>> Start Dataset section

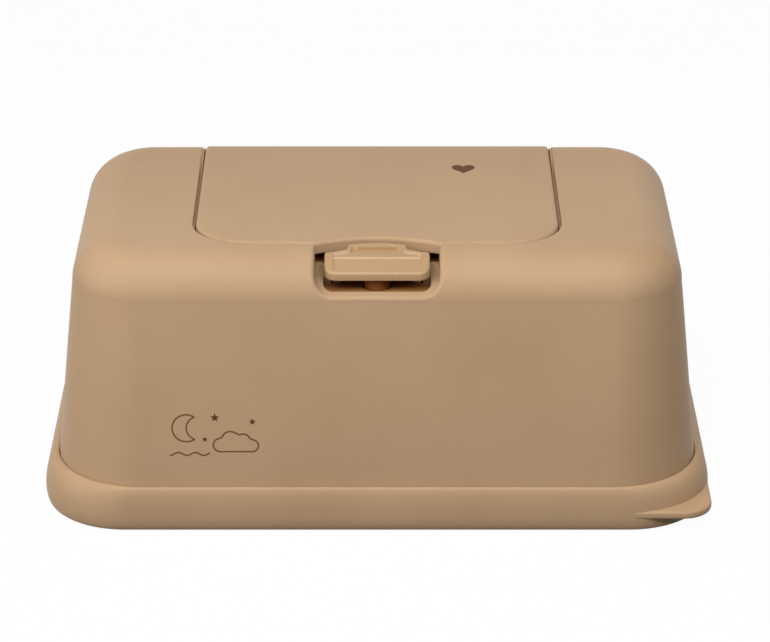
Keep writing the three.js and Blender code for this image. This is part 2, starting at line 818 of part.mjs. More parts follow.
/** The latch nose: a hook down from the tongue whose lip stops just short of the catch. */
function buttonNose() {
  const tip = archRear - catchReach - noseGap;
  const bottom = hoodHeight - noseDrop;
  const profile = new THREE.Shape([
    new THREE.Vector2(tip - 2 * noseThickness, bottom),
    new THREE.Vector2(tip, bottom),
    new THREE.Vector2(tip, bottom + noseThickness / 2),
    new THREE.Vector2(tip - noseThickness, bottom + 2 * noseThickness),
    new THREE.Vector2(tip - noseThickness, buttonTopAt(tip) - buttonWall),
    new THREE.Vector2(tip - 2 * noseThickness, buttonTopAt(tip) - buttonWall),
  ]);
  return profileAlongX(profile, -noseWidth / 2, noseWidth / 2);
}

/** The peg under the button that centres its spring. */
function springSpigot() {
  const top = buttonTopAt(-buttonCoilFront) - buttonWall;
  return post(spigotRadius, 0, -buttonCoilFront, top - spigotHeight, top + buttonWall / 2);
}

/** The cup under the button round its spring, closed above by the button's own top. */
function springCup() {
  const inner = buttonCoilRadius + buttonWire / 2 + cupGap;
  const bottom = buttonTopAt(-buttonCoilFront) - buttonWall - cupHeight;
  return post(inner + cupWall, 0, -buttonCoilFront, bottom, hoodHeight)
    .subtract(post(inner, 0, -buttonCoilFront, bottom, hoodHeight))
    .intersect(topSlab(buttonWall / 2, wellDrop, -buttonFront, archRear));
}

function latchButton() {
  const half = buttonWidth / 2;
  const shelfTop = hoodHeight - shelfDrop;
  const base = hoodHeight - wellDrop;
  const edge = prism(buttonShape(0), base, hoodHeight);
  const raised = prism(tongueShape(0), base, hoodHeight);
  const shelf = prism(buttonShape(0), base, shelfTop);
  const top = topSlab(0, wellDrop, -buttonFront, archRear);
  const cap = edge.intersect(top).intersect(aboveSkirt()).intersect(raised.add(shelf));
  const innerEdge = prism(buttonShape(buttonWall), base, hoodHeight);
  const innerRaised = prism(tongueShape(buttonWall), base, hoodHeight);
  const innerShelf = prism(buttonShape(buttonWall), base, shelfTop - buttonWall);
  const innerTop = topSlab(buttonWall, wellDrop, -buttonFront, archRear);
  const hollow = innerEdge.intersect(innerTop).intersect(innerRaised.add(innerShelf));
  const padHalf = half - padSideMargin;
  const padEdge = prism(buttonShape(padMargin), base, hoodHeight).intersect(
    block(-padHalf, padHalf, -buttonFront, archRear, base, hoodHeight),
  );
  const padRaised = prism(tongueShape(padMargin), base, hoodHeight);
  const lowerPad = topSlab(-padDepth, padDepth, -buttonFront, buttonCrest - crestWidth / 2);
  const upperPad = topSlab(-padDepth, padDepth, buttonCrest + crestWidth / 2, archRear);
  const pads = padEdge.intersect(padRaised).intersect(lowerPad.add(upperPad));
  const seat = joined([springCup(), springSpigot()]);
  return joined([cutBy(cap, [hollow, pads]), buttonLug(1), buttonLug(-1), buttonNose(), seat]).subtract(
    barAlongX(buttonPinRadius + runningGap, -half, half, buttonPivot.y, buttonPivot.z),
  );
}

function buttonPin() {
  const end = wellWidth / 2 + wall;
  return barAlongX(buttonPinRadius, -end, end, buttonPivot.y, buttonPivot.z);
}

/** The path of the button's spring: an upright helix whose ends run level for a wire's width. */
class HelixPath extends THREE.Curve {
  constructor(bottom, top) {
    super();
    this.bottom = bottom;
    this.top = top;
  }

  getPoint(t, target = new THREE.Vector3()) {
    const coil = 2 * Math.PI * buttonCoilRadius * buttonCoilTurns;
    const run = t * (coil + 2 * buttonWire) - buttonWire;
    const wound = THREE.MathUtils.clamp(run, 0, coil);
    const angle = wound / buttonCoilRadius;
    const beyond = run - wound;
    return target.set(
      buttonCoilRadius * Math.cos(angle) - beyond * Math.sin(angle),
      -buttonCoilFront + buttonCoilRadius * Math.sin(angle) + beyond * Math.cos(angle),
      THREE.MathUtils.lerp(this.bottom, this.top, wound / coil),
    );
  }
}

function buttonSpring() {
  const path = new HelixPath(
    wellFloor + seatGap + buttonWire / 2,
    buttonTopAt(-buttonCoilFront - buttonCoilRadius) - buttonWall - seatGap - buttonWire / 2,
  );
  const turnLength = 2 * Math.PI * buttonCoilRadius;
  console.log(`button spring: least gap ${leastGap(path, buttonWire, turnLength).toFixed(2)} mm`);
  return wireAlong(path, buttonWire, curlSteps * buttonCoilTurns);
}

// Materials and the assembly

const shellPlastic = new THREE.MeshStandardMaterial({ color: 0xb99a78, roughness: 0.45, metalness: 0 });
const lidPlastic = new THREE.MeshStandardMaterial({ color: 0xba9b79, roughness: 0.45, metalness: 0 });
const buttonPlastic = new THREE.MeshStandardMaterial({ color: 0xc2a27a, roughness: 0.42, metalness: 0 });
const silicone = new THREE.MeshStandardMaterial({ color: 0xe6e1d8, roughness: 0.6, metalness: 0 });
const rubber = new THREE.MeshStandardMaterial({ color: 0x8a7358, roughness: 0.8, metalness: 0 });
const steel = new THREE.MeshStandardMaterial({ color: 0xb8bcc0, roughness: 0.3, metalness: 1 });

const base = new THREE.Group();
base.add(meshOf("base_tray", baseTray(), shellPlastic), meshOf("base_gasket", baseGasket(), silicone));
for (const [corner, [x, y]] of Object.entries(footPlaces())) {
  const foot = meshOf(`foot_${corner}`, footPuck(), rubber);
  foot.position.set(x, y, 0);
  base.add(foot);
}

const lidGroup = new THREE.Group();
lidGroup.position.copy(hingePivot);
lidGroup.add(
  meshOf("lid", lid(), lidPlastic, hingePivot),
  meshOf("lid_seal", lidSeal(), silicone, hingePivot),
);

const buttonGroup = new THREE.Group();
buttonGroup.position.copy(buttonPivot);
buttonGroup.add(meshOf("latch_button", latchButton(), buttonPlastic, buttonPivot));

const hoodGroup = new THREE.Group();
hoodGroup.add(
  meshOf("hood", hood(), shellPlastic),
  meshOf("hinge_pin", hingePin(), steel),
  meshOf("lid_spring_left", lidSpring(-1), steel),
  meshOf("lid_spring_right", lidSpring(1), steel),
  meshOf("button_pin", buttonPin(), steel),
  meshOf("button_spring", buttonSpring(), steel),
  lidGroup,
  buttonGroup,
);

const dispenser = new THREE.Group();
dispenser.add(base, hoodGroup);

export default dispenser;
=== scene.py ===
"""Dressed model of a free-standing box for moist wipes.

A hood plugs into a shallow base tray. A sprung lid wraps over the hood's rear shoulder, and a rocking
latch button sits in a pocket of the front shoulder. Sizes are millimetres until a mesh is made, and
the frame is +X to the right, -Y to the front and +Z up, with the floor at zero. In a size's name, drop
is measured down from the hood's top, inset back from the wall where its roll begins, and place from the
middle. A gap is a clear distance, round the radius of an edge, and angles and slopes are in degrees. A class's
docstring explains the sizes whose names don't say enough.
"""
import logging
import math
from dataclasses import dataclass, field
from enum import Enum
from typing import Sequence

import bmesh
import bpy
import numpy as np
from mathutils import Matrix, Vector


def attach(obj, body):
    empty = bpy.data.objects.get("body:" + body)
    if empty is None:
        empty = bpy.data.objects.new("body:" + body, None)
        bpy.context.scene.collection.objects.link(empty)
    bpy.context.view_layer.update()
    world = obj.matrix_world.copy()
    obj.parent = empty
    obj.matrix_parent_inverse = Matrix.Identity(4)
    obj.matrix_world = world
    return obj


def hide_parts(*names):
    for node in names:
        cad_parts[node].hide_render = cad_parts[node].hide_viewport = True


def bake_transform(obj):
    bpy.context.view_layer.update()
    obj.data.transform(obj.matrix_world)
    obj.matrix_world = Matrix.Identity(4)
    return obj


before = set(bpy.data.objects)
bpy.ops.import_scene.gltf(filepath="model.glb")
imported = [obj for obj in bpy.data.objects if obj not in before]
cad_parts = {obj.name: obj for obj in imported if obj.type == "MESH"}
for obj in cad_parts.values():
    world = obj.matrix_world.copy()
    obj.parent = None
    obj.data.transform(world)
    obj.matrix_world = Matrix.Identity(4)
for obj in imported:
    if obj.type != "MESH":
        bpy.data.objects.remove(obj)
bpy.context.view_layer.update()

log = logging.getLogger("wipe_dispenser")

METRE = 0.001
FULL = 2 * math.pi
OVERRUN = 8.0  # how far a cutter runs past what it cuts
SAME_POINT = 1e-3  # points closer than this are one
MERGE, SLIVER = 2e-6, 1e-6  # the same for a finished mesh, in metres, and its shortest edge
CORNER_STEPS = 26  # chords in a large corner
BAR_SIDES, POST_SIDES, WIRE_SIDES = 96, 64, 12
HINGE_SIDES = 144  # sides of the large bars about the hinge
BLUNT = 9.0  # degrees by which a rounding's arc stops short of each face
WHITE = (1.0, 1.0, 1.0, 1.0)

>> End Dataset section

Requirements:
From the line with "if empty is" through the line with "imported = [obj", set down every line exactly and nothing besides.

Output of the task:
    if empty is None:
        empty = bpy.data.objects.new("body:" + body, None)
        bpy.context.scene.collection.objects.link(empty)
    bpy.context.view_layer.update()
    world = obj.matrix_world.copy()
    obj.parent = empty
    obj.matrix_parent_inverse = Matrix.Identity(4)
    obj.matrix_world = world
    return obj


def hide_parts(*names):
    for node in names:
        cad_parts[node].hide_render = cad_parts[node].hide_viewport = True


def bake_transform(obj):
    bpy.context.view_layer.update()
    obj.data.transform(obj.matrix_world)
    obj.matrix_world = Matrix.Identity(4)
    return obj


before = set(bpy.data.objects)
bpy.ops.import_scene.gltf(filepath="model.glb")
imported = [obj for obj in bpy.data.objects if obj not in before]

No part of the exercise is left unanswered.